>> Begin

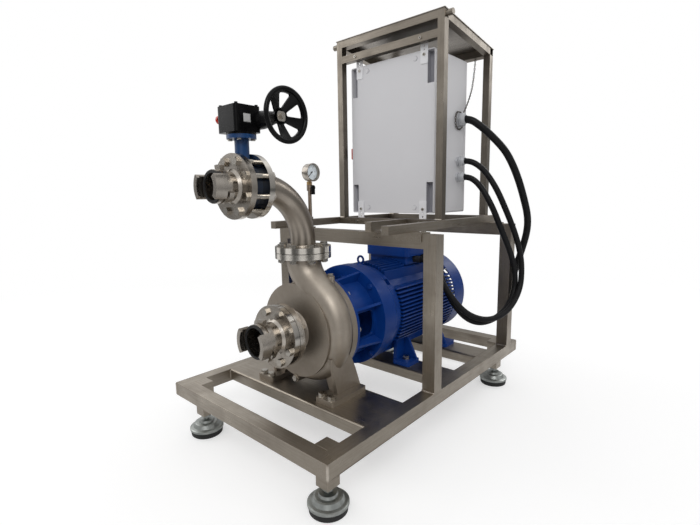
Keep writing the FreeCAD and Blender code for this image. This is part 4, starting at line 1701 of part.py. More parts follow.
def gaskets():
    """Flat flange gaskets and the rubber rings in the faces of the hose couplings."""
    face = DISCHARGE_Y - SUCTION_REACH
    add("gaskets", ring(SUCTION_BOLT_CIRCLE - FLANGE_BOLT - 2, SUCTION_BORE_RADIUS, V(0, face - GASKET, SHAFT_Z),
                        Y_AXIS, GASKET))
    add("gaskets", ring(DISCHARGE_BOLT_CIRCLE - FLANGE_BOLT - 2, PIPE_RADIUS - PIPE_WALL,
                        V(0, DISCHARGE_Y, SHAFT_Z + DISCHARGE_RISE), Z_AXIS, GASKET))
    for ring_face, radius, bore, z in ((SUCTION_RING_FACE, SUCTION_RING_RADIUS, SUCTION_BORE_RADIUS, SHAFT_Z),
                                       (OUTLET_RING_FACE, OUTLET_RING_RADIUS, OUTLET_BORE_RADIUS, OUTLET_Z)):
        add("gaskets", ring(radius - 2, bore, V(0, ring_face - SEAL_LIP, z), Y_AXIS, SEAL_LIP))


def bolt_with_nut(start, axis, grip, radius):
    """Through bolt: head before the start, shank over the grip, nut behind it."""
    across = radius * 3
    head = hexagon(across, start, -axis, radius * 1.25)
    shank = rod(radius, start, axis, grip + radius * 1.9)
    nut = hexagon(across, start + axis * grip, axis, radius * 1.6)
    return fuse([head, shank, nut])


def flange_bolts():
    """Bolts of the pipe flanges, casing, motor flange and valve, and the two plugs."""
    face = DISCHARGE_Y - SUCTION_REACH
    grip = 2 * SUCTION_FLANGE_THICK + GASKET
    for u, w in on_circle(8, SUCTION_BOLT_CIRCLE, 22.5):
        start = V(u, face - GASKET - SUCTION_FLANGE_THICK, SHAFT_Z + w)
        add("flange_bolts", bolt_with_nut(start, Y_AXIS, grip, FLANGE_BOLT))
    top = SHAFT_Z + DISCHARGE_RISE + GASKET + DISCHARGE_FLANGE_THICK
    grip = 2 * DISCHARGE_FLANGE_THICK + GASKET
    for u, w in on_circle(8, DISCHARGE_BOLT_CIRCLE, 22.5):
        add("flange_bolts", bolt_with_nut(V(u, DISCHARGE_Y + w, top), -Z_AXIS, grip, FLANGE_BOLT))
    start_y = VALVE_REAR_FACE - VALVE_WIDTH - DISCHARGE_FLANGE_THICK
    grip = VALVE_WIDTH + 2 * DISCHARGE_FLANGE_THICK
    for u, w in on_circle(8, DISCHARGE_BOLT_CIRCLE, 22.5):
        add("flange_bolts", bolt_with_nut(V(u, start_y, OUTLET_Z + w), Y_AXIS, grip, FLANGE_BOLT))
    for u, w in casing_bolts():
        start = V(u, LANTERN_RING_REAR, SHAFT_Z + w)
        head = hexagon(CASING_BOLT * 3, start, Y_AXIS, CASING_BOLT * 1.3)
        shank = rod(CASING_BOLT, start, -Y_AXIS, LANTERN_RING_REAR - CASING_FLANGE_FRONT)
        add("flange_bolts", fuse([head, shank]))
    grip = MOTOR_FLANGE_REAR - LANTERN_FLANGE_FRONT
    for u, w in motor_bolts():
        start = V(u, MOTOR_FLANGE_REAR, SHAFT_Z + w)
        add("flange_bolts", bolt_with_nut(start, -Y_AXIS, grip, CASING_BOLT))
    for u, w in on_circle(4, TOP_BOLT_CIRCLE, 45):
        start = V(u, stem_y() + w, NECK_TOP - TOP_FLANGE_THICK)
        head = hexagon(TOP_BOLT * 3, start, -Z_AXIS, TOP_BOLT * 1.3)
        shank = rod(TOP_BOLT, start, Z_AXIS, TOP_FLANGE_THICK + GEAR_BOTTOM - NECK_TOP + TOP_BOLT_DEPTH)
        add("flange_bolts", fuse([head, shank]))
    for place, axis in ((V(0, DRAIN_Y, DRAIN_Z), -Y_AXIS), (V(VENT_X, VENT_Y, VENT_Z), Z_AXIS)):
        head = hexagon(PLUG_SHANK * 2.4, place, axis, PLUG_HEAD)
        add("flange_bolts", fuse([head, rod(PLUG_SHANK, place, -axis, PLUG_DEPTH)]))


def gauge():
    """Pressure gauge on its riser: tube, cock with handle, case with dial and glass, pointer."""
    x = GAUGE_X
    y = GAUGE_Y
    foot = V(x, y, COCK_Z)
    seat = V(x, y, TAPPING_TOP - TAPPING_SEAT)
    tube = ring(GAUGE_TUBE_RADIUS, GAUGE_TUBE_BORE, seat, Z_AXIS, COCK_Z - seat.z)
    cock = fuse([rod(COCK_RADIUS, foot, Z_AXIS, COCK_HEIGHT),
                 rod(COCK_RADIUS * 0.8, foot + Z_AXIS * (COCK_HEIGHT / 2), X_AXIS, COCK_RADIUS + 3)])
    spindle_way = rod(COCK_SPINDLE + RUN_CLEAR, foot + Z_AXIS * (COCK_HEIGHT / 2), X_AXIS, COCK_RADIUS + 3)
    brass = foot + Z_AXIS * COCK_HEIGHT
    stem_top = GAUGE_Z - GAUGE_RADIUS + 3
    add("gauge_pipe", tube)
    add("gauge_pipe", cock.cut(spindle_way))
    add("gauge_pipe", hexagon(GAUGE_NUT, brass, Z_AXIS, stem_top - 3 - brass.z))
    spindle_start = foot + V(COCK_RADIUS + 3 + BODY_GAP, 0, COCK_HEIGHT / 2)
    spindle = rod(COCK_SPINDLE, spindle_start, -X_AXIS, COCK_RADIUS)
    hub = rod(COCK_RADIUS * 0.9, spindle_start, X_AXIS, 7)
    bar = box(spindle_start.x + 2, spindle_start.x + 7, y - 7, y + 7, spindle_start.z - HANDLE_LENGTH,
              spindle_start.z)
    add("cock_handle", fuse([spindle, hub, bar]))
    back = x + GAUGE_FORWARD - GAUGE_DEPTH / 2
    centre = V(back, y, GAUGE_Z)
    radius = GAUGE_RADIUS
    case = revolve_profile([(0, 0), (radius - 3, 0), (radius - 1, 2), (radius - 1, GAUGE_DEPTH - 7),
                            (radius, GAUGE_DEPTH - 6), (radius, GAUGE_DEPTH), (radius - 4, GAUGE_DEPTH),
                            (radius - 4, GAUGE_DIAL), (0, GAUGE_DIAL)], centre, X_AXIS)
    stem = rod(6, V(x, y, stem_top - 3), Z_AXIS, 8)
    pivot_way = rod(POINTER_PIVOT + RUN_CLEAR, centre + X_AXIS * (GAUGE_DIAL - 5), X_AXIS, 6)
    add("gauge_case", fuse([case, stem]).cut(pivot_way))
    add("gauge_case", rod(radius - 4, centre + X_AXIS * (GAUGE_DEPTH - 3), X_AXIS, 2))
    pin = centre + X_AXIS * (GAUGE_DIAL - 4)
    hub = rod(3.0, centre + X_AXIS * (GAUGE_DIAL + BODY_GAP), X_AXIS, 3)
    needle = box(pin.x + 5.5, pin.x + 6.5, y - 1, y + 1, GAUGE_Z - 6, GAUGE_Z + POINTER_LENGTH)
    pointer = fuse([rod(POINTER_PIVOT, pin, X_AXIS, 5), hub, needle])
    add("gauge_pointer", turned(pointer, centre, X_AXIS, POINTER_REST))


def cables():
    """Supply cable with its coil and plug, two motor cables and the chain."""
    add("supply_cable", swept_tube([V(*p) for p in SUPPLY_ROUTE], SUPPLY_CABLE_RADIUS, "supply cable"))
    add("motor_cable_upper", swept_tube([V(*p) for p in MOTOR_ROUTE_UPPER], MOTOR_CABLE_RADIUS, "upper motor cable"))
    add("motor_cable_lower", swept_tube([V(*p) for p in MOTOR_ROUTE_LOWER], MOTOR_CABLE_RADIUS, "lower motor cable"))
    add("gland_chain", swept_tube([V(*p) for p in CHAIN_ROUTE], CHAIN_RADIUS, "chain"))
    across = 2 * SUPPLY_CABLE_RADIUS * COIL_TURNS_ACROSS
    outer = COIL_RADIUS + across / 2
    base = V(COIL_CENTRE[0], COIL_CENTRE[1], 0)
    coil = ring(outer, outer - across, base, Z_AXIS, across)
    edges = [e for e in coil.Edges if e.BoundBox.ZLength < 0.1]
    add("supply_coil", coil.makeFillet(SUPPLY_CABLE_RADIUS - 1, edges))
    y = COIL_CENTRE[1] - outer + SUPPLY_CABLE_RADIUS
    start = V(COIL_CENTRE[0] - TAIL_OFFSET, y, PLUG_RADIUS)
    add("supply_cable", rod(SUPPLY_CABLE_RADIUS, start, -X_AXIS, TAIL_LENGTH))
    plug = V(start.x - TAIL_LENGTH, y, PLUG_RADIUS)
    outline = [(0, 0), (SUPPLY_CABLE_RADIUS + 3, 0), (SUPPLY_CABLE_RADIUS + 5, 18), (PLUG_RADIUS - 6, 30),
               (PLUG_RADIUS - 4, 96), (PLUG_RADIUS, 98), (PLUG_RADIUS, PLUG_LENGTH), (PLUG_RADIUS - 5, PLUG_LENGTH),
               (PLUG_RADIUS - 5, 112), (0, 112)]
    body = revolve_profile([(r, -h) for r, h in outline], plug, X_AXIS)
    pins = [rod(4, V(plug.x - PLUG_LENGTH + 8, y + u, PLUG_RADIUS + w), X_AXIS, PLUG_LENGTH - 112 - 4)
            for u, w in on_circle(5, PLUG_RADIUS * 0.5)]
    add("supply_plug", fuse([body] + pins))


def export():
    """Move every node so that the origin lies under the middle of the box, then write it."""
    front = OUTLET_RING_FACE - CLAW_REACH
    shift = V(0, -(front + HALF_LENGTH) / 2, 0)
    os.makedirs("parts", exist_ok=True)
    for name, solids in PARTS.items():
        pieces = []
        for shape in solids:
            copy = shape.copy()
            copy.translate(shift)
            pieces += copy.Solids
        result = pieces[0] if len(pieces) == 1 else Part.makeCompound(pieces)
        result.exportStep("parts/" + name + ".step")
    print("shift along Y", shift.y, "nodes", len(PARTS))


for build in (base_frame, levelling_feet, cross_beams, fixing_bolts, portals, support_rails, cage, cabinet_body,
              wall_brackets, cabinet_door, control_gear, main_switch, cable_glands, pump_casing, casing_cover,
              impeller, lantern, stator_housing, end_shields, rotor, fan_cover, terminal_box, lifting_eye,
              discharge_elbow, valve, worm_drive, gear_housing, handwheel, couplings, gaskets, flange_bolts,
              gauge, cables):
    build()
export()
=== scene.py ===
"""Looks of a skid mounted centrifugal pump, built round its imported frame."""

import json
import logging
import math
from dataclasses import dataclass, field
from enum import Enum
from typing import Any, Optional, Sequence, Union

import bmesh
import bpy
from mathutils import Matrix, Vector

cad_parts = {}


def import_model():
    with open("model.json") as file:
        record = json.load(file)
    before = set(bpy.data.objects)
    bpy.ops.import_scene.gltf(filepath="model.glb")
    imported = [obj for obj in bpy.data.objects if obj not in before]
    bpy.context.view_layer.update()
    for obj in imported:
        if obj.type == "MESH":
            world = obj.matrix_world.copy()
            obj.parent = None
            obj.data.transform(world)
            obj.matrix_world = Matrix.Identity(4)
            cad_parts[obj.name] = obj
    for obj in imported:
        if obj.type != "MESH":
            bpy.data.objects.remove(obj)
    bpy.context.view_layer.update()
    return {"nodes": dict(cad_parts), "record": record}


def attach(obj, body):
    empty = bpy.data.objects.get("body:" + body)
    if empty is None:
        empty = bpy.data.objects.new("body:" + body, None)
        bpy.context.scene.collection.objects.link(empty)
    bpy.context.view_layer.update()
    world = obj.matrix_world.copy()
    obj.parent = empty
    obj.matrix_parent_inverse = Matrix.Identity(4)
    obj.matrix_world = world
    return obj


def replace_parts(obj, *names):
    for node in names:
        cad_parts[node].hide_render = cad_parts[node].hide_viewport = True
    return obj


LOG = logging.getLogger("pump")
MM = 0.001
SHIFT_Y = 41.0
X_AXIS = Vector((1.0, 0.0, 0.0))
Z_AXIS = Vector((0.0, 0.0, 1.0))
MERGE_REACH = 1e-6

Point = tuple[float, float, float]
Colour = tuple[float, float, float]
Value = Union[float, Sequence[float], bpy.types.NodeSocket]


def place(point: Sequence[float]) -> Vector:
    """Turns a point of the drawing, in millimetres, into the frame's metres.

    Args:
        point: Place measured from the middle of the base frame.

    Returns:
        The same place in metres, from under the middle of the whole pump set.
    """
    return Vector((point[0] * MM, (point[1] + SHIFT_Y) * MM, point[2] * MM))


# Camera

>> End

Task details - Reproduce, without alteration, solely the lines beginning at the line that includes "for build in" and ending at the line that includes "before = set(bpy.data.objects)", both lines included.

Correct answer -
for build in (base_frame, levelling_feet, cross_beams, fixing_bolts, portals, support_rails, cage, cabinet_body,
              wall_brackets, cabinet_door, control_gear, main_switch, cable_glands, pump_casing, casing_cover,
              impeller, lantern, stator_housing, end_shields, rotor, fan_cover, terminal_box, lifting_eye,
              discharge_elbow, valve, worm_drive, gear_housing, handwheel, couplings, gaskets, flange_bolts,
              gauge, cables):
    build()
export()
=== scene.py ===
"""Looks of a skid mounted centrifugal pump, built round its imported frame."""

import json
import logging
import math
from dataclasses import dataclass, field
from enum import Enum
from typing import Any, Optional, Sequence, Union

import bmesh
import bpy
from mathutils import Matrix, Vector

cad_parts = {}


def import_model():
    with open("model.json") as file:
        record = json.load(file)
    before = set(bpy.data.objects)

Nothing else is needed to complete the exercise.